Quel regard portez-vous sur la scène rock d’aujourd’hui ?
Elle n’existe pas, tout simplement parce que les maisons de disque ont décidé unilatéralement de ne plus signer de groupe de rock. Les BB Brunes ont été les derniers à signer en 2005. Quinze ans plus tard, il n’y a aucune formation engagée par l’une des trois majors que sont Sony, Universal ou Warner. Celles-ci se consacrent aux musiques urbaines, à ce hip hop à base de vocodeur que les gens écouteraient en allant au travail et qui leur donneraient de la force. Les rockeurs qui résistent sont souvent reclassés chez des labels indépendants.
Il reste heureusement les Rolling Stones, groupe qui berce votre vie depuis toujours. Qu'avez-vous pensé de leur performance lors du concert virtuel «One World, Together At Home» organisé par Lady Gaga pendant le confinement ?
J’ai trouvé cela formidable. Et c’est drôle de voir Charlie Watts en train de jouer «You Can’t Always Get What You Want» sur une batterie invisible. Et ils ont aussi sorti le très joli «Living in a Ghost Town» qui restera le morceau du confinement. Alors que Pink Floyd et Led Zeppelin se sont arrêtés de manière chaotique, les Rolling Stones figurent parmi les derniers survivants de la grande époque des années 1960. Les rockeurs ne sont plus le fer de lance des mouvements de jeunesse. Les maisons de disque ont choisi d’autres horizons.
Le 19 juin dernier, vous avez fêté vos 66 ans. Vous considérez-vous encore comme un «soldat du rock» ?
Mais plus que jamais ! Je suis en train de terminer deux livres sur le rock qui paraîtront en octobre ou novembre, je m’occupe de «Rockin’1000», et je suis invité dans l’émission des «Grosses Têtes» sur RTL pour parler de rock. Je suis très fier d’être un rockeur qui est encore loin d’être à la retraite.
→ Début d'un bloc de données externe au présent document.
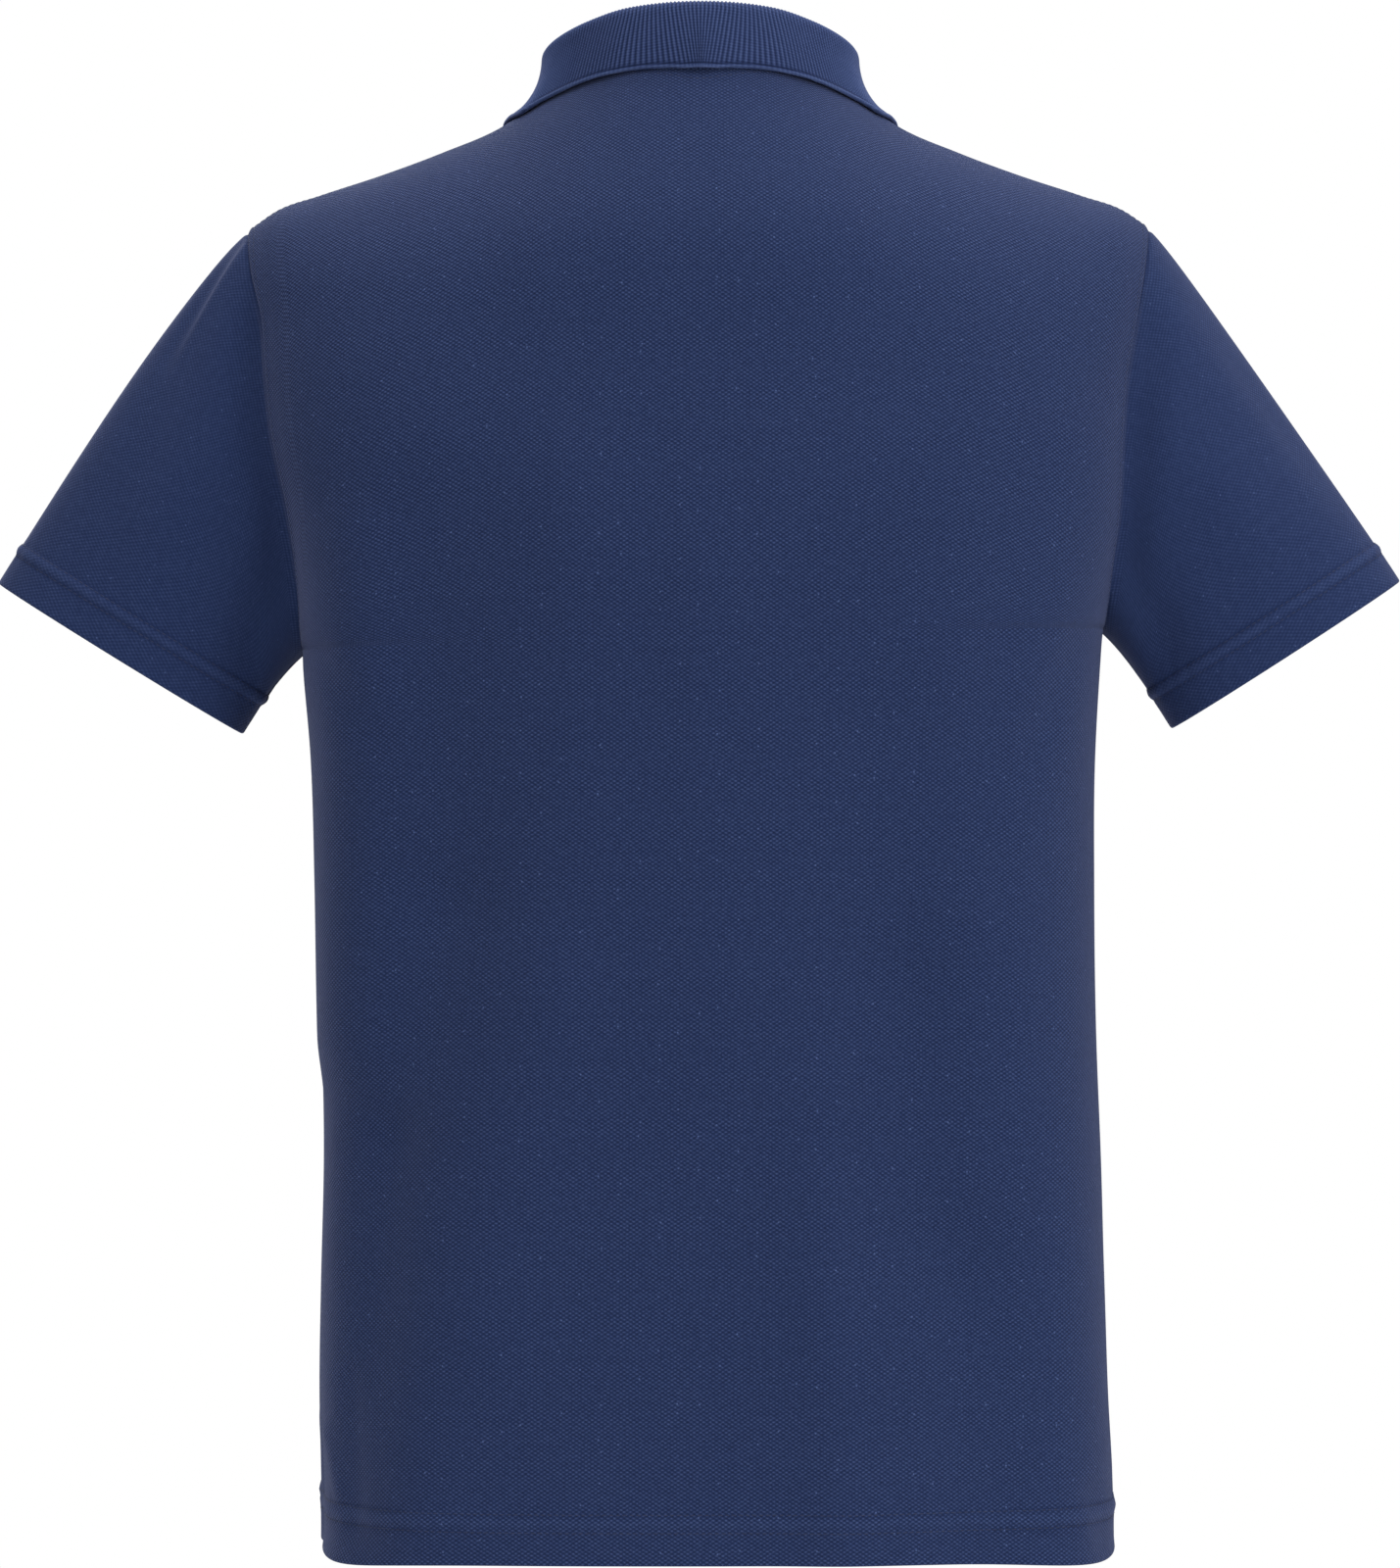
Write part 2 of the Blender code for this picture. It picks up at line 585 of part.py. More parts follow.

Quelle est votre définition du rock ?
De 1954 à 2005, le rock a longtemps été la musique préférée des jeunes gens qui souhaitaient faire passer des messages, chanter leur vision de la société, exprimer des cris de rage ou de colère. C’est une bête qui refuse de mourir, qui continue à se débattre. On nous a laissés plusieurs fois pour morts, mais nous bougeons encore.